“Marvel’s The Avengers”
Robert Downey Jr., Chris Evans, Chris Hemsworth, Scarlett Johansson
Directed by Joss Whedon
It’s been building up to a fever pitch for the past four years, and now it’s finally here: Marvel’s $220 million superhero extravaganza, “The Avengers.”
Ever since Samuel L. Jackson made his first surprise appearance as Agent Nick Fury in the post-credits bonus scene at the end of the first “Iron Man” in 2008, anticipation had been leading up to this. It’s the moment of truth. Granted, the novelty of Fury’s cameos wore off a bit with his brief appearances in each of the successive Marvel Studios films that followed – 2010’s “Iron Man 2” and last year’s “Thor” and “Captain America” – but they still served to fan the flames of growing excitement for “The Avengers.”
But for a film that should, by all accounts, break the mold to be the greatest superhero movie of all time, the plot is actually pretty simple – maybe a little too simple for its own good, and therein lies the problem.
Following his defeat at the hands of his hammer-wielding Asgardian brother Thor (Chris Hemsworth), the villainous Loki (Tom Hiddleston) gains access to the Cosmic Cube, a powerful force that allows him to summon an alien army and take over the planet. With the fate of the world hanging in the balance, S.H.I.E.L.D. Director Nick Fury assembles the ultimate team of superheroes: Iron Man (Robert Downey Jr.), Captain America (Chris Evans), the Hulk (Mark Ruffalo) the Black Widow (Scarlett Johansson), Hawkeye (Jeremy Renner) and Thor. But before these new Avengers can fight back against their nefarious enemy, they must first learn to stop fighting with each other.

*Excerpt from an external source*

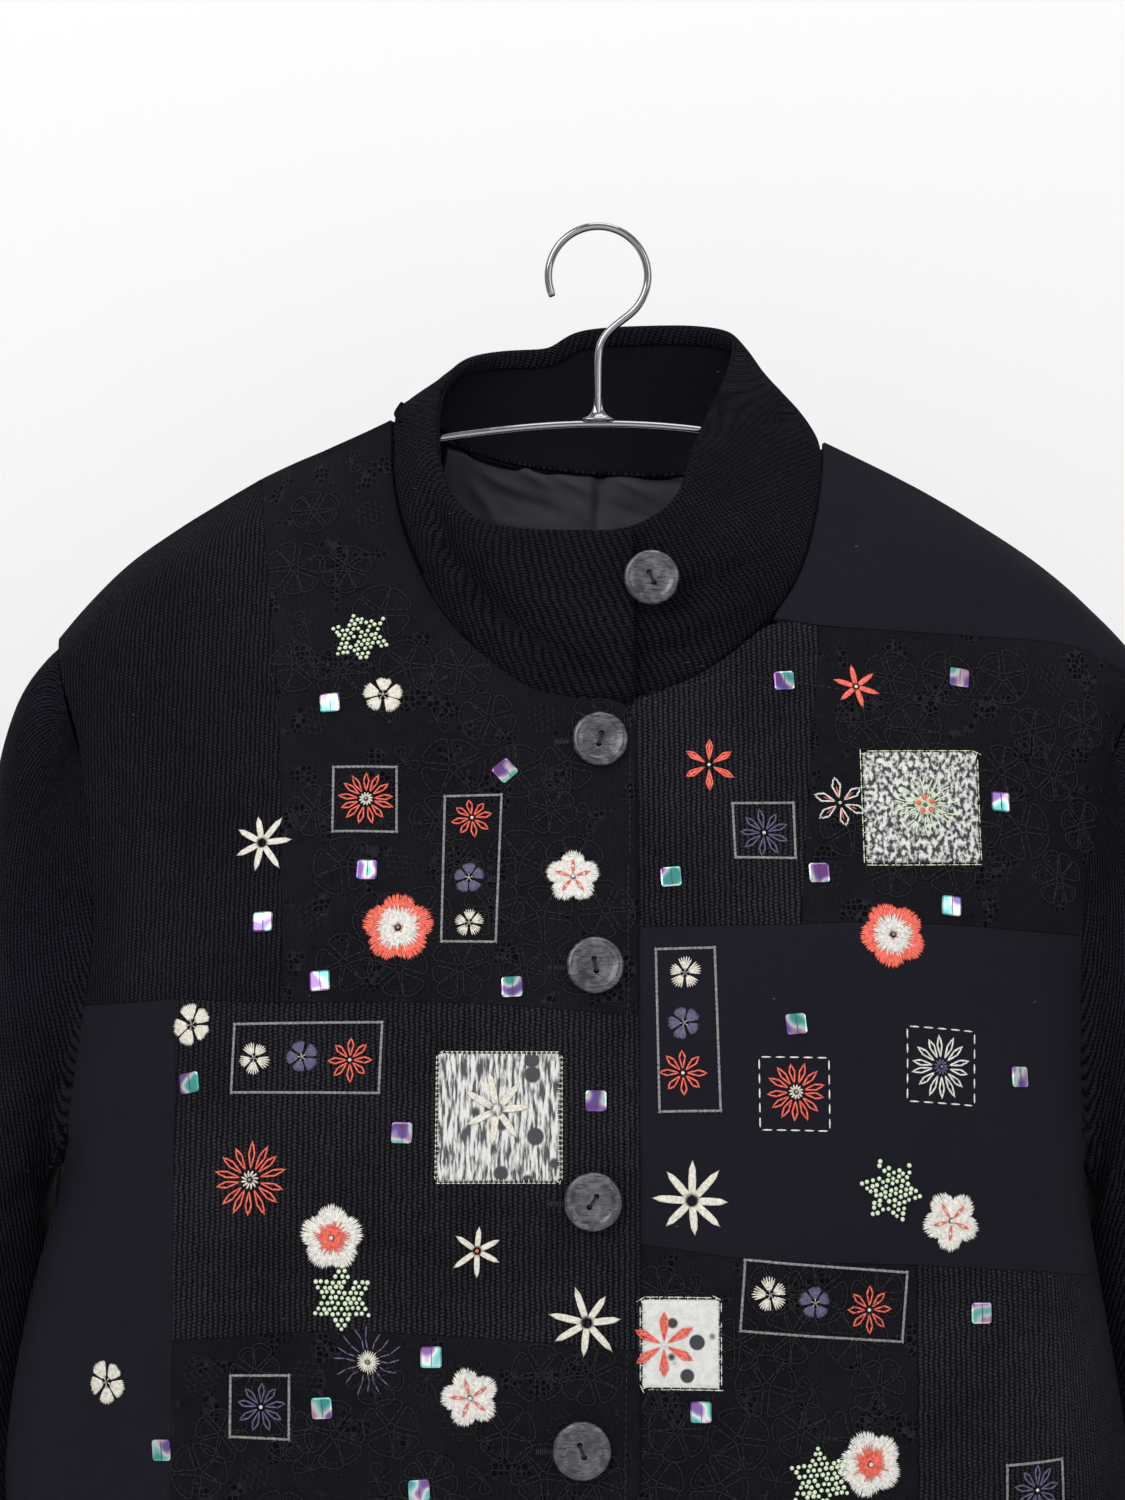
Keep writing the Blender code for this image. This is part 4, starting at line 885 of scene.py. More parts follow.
# finish: dark yarn, light yarn, pattern, its sizes, bump depth m, bump strength, roughness
CLOTH_FINISHES = {
    "body knit": ((0.0008, 0.0008, 0.0016), (0.0170, 0.0165, 0.0235), "knit",
                  {"Column": 2.0, "Row": 1.25, "Rib": 0.62}, 0.0010, 1.0, 0.90),
    "panel knit": ((0.0008, 0.0008, 0.0015), (0.0270, 0.0265, 0.0330), "knit",
                   {"Column": 2.2, "Row": 1.45, "Rib": 0.58}, 0.0011, 1.0, 0.90),
    "collar knit": ((0.0006, 0.0006, 0.0014), (0.0125, 0.0130, 0.0195), "knit",
                    {"Column": 1.9, "Row": 1.4, "Rib": 0.52, "Lean": 0.22}, 0.0011, 1.0, 0.92),
    "sleeve knit": ((0.0006, 0.0006, 0.0015), (0.0150, 0.0145, 0.0235), "knit",
                    {"Column": 2.3, "Row": 1.5, "Rib": 0.66, "Lean": 0.42}, 0.0011, 1.0, 0.92),
    "rib knit": ((0.0007, 0.0007, 0.0015), (0.0200, 0.0195, 0.0270), "knit",
                 {"Column": 3.2, "Row": 1.6, "Rib": 0.80}, 0.0013, 1.0, 0.90),
    "lace": ((0.0014, 0.0014, 0.0022), (0.0165, 0.0158, 0.0215), "net",
             {"Mesh": 0.42}, 0.0009, 0.9, 0.86),
    "smooth cloth": ((0.0065, 0.0062, 0.0105), (0.0115, 0.0110, 0.0165), "twill",
                     {}, 0.00014, 0.5, 0.80),
    "facing": ((0.0026, 0.0025, 0.0042), (0.0050, 0.0048, 0.0075), "twill",
               {}, 0.00014, 0.5, 0.70),
    "lining": ((0.0350, 0.0360, 0.0430), (0.0600, 0.0615, 0.0700), "twill",
               {}, 0.00010, 0.5, 0.45),
}
PATCHINESS = 0.55
LINT_COLOUR = (0.10, 0.10, 0.11, 1.0)
CLOTH_SHINE = 0.05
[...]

For most people – especially fans of the comic book (first created by Stan Lee and Jack Kirby in 1963) and moviegoers just looking to have a good time – the prospect of seeing these heroes team up will be more than enough. The action scenes are good fun, and the film is loaded with humor, mostly thanks to Robert Downey Jr., who steals the show as Tony Stark (Iron Man), and Mark Ruffalo, who’s obviously having a smashing good time as the new Bruce Banner (the Hulk). (As it turns out, Ruffalo is much better suited for the role than Eric Bana and Edward Norton, who previously starred in the 2003 and 2008 “Hulk” films, respectively.)
But the story is weak, and there’s nothing particularly creative or imaginative about the way the Avengers come together. The first hour is slow and filled with exposition, the bickering that initially divides the heroes feels clichéd and contrived, and some of the battle scenes are pointless and fail to drive the story forward – particularly the first big showdown between Iron Man and Thor. And while some of the characters come to life, others – like Jeremy Renner’s Hawkeye and Scarlett Johansson’s Black Widow – are woefully underdeveloped, leaving the actors with little to do beyond the now-obligatory fight scenes that have become the norm with big budget superhero flicks.
Perhaps the biggest problem facing director-screenwriter Joss Whedon (TV’s “Buffy the Vampire Slayer”), who co-wrote the story with Zak Penn (“X-Men: The Last Stand”), is that the genre is in danger of being beaten into the ground. Call it “superhero fatigue,” but films based on comic book heroes are becoming too conventional, meaning the bar keeps getting raised to tell a stronger story. “Spider-Man 2” (2004) holds up because it was a heartfelt coming of age story about a superhero. The first “Iron Man” (2008) had an earthbound plot that was smart, fresh and plausible. Then there’s “The Dark Knight” (2008), which was the most intense, intelligent and psychologically complex epic about costumed vigilantes ever made.
By comparison, the story for “The Avengers” falls way too short. It features a villain that moviegoers just saw a year ago (in “Thor”) who leads an army of alien invaders to take over the earth (ho-hum). The whole affair feels like more of the same, just a lot more of it. Sure, it delivers the goods, but nothing more, and instead of the whole being greater than the sum of its parts, it’s merely equal – maybe even a little bit less.